Hello Kurt, Steve, Florian, Jeff, Jakub, vendors,

1) Issue #1: 
------------
  An integer overflow, leading to buffer overflow
flaw was found in the way the implementation of
strcoll() routine, used to compare two strings
based on the current locale, of glibc, the GNU
libc libraries, performed calculation of memory
requirements / allocation, needed for storage
of the strings. If an application linked against
glibc was missing an application-level sanity
checks for validity of strcoll() arguments and
accepted untrusted input, an attacker could use
this flaw to cause the particular application
to crash or, potentially, execute arbitrary code
with the privileges of the user running the
application.

Upstream bug report (including reproducer):
[1] http://sourceware.org/bugzilla/show_bug.cgi?id=14547

References:
[2] https://bugzilla.redhat.com/show_bug.cgi?id=855385

Could you allocate a CVE identifier for this?

2) Issue #2 (mentioned here only for completeness,
but I am not of the opinion this should receive a CVE
identifier. See argumentation below [but open to
glibc upstream / others to disprove it]).

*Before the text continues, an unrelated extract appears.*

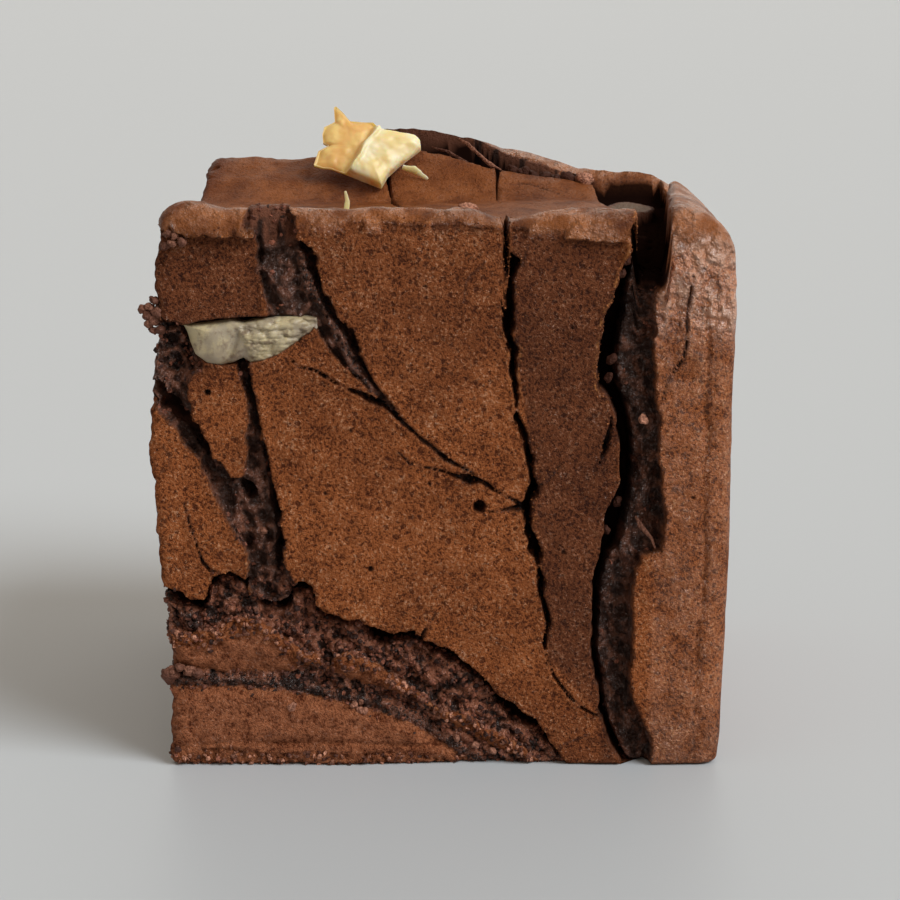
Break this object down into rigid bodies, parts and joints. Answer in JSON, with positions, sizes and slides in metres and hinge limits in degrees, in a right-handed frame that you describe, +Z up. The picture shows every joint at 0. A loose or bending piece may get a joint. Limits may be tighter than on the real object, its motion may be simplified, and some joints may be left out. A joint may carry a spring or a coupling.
{
  "type": "brownie",
  "caption": "Cube of chocolate brownie with a cracked crust, nut baked into its front and a shard of nut on top.",
  "frame": {"origin": "middle of the flat underside, on the surface the brownie stands on", "axes": "+Z up through the crust, -Y out of the cracked face that was baked against the pan, +X to the right of that face"},
  "size_m": [0.0593, 0.0565, 0.0632],
  "materials": {
    "cake": "porous baked chocolate crust, satin on the rounded edges, dark and moist in the cracks",
    "baked_nut": "toasted, mottled grey-cream",
    "fresh_nut": "waxy, pale yellow, glowing orange where thin"
  },
  "bodies": {
    "root": {"brownie": "cake", "nut_chunk": "baked_nut", "nut_shard": "fresh_nut"}
  },
  "joints": []
}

alloca() stack overflow (first issue from the report below)
Upstream bug report:
[3] http://sourceware.org/bugzilla/show_bug.cgi?id=14552

If I have looked correctly this is expected / known
behaviour of alloca() - from the manual page:
[4] http://linux.die.net/man/3/alloca

"Return Value
The alloca() function returns a pointer to the
beginning of the allocated space. If the allocation
causes stack overflow, program behavior is undefined."

Under my opinion the above description covers also the
case of 'alloca() stack overflow' as reported in bug [3].
Further opinions / upstream comments appreciated though.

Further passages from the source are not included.